Transparency only way

By Mansoor Ahmad
November 10, 2022

LAHORE: Public sector companies like PIA and Railways, along with the footprint of inefficient public sector in the power system, are compounding the monetary woes of the government.

Economists wonder what is stopping the government from privatising these entities. It is unwise to go into the details of the worth of the assets of public sector entities. Such flawed thinking would go on adding burden on the exchequer.

Privatisation must be done transparently based on the productivity of the technology available in the public sector company and not on the value of its real estate. To discourage the new owners from converting the real estate into housing colonies or commercial centres, a ban can be imposed on the new owner in this regard, stipulating that the land can only be used to upgrade technology and increase production capacity.

Moreover from the privatisation proceeds, the government must look after the surplus employees who would have to leave after the selloff. Let the private sector operate without any pressure from unionised workers.

Over Rs2 trillion loss due to inefficiencies and thefts in public sector entities has crowded out resources for infrastructure investment. Our planners must revisit the tough stance taken by Margret Thatcher on privatisation as prime minister of the UK.

She showed her steely resolve despite criticism. That privatisation policy brought positive results to the UK economy and direct savings to the UK national exchequer.

Transparent privatisation in the past has also yielded excellent results in Pakistan.
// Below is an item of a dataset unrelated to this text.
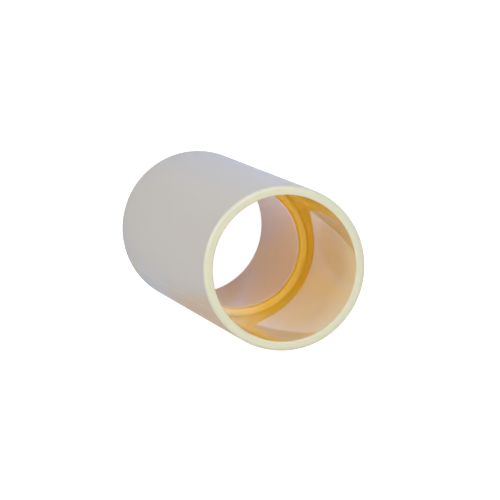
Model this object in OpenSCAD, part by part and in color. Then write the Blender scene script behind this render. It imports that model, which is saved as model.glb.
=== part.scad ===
// Straight coupling for thin-wall plastic pipe, moulded in one piece.
// A plain round sleeve has a socket at each end, and a raised ring halfway
// along stops both pipes. Each socket is parallel by the stop, where it grips
// the pipe, and widens slightly towards its mouth. The sleeve stands on one
// mouth, centred on the Z axis.

/* [Pipe] */
// Outside diameter of the pipe that the sockets take
pipe_od = 20; // [12:0.5:63]
// Clearance round the pipe in the parallel part of a socket, on the diameter
socket_clearance = 0.1; // [0.04:0.02:0.4]

/* [Sleeve] */
// Thickness of the moulded wall beside the parallel part of a socket
wall = 1.45; // [1.2:0.05:4]
// Length of the parallel part of each socket, from the side of the stop
grip_length = 12.5; // [4:0.5:40]
// Length of the widening part of each socket, up to its mouth
lead_length = 14; // [4:0.5:40]
// How much wider than the parallel part the mouth is, on the radius
lead_widening = 0.12; // [0.02:0.02:0.3]
// Radius of the outer edge of each mouth
mouth_outer_radius = 0.5; // [0.1:0.05:0.55]
// Radius of the inner edge of each mouth
mouth_inner_radius = 0.2; // [0.05:0.05:0.25]

/* [Stop] */
// Height of the stop above the socket wall
stop_height = 1.15; // [0.8:0.05:3]
// Width of the stop between its two sides
stop_width = 1.8; // [1:0.1:4]
// Radius of the two corners of its crest
crest_radius = 0.4; // [0.1:0.05:0.45]
// Radius of the fillet at each foot of the stop
foot_fillet = 0.3; // [0.1:0.05:0.35]

/* [Hidden] */

$fn = 128;

grip_r = (pipe_od + socket_clearance) / 2;
mouth_r = grip_r + lead_widening;
sleeve_r = grip_r + wall;
crest_r = grip_r - stop_height;
foot_block_r = grip_r - foot_fillet;
sleeve_l = 2 * (lead_length + grip_length) + stop_width;
middle = sleeve_l / 2;
upper_foot = middle + stop_width / 2;
lower_foot = middle - stop_width / 2;

// How far a scrap runs out past its corner, so that it never ends on a face
scrap_overlap = 0.1;

// The scrap that rounds a square corner of the section when it is taken away.
// X is the distance from the axis and Y the height, and into_x and into_y are
// 1 or -1, the ways from the corner into the plastic.
module corner_scrap(corner, into_x, into_y, radius) {
    centre = corner + [into_x, into_y] * radius;
    difference() {
        polygon([
            corner - [into_x, into_y] * scrap_overlap,
            [centre[0], corner[1]],
            centre,
            [corner[0], centre[1]]
        ]);
        translate(centre) circle(radius);
    }
}

// Section of the sleeve and its stop, with every corner sharp and a square
// block in each foot of the stop
module sharp_section() {
    polygon([
        [mouth_r, 0],
        [sleeve_r, 0],
        [sleeve_r, sleeve_l],
        [mouth_r, sleeve_l],
        [mouth_r, sleeve_l - mouth_inner_radius],
        [grip_r, sleeve_l - lead_length],
        [grip_r, upper_foot + foot_fillet],
        [foot_block_r, upper_foot + foot_fillet],
        [foot_block_r, upper_foot],
        [crest_r, upper_foot],
        [crest_r, lower_foot],
        [foot_block_r, lower_foot],
        [foot_block_r, lower_foot - foot_fillet],
        [grip_r, lower_foot - foot_fillet],
        [grip_r, lead_length],
        [mouth_r, mouth_inner_radius]
    ]);
}

// The same section with its mouths and crest rounded, and each foot block
// hollowed to a fillet
module section() {
    difference() {
        sharp_section();
        corner_scrap([sleeve_r, 0], -1, 1, mouth_outer_radius);
        corner_scrap([sleeve_r, sleeve_l], -1, -1, mouth_outer_radius);
        corner_scrap([mouth_r, 0], 1, 1, mouth_inner_radius);
        corner_scrap([mouth_r, sleeve_l], 1, -1, mouth_inner_radius);
        corner_scrap([crest_r, upper_foot], 1, -1, crest_radius);
        corner_scrap([crest_r, lower_foot], 1, 1, crest_radius);
        translate([foot_block_r, upper_foot + foot_fillet]) circle(foot_fillet);
        translate([foot_block_r, lower_foot - foot_fillet]) circle(foot_fillet);
    }
}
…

When MCB was privatised in 1991, it paid only Rs150 million income tax and in the first six months of 2022 it paid Rs21.1 billion income tax.

HBL paid Rs1.45 billion yearly income tax before privatisation, while in the first six months of 2022 it deposited Rs22.5 billion as income tax.

Investment in Pakistan is hostage to non-transparent policies. It is bad governance. Once the governance bar goes up with merit and transparency reigning supreme, the government would have no difficulty in attracting investment.

The priority sector where the investment should be made is infrastructure, as it is a globally proven fact that one percent investment in infrastructure increases the GDP growth by 1.8 percent; while one job in an infrastructure project creates 15 jobs in the supply chain both upstream and downstream.

Once governance level and transparency is improved, investment can be arranged through foreign direct investment (FDI) by using investor friendly policies and prudent regulations. We have seen huge investments in India and China made by their overseas nationals.

Infrastructure funds should be sought from multilateral development banks like the World Bank, Asian Development Bank and International Monetary Fund. Strategic alliances with friendly countries like China, Turkey and UAE could be another source of funding.

Encouraging build, own, and transfer based investment through joint ventures and public private partnership would be available in large amounts. The government must opt out of doing business and instead act as a facilitator for businesses.

Lowering interest rates at this juncture is not possible. It is simply a matter of demand and supply. The government is sucking money from the banking system creating greater demand.

Moreover, the non-performing loans that are accumulating due to continued economic recession also carry a cost. Government’s appetite for money would reduce if PSEs and power sector companies are privatised.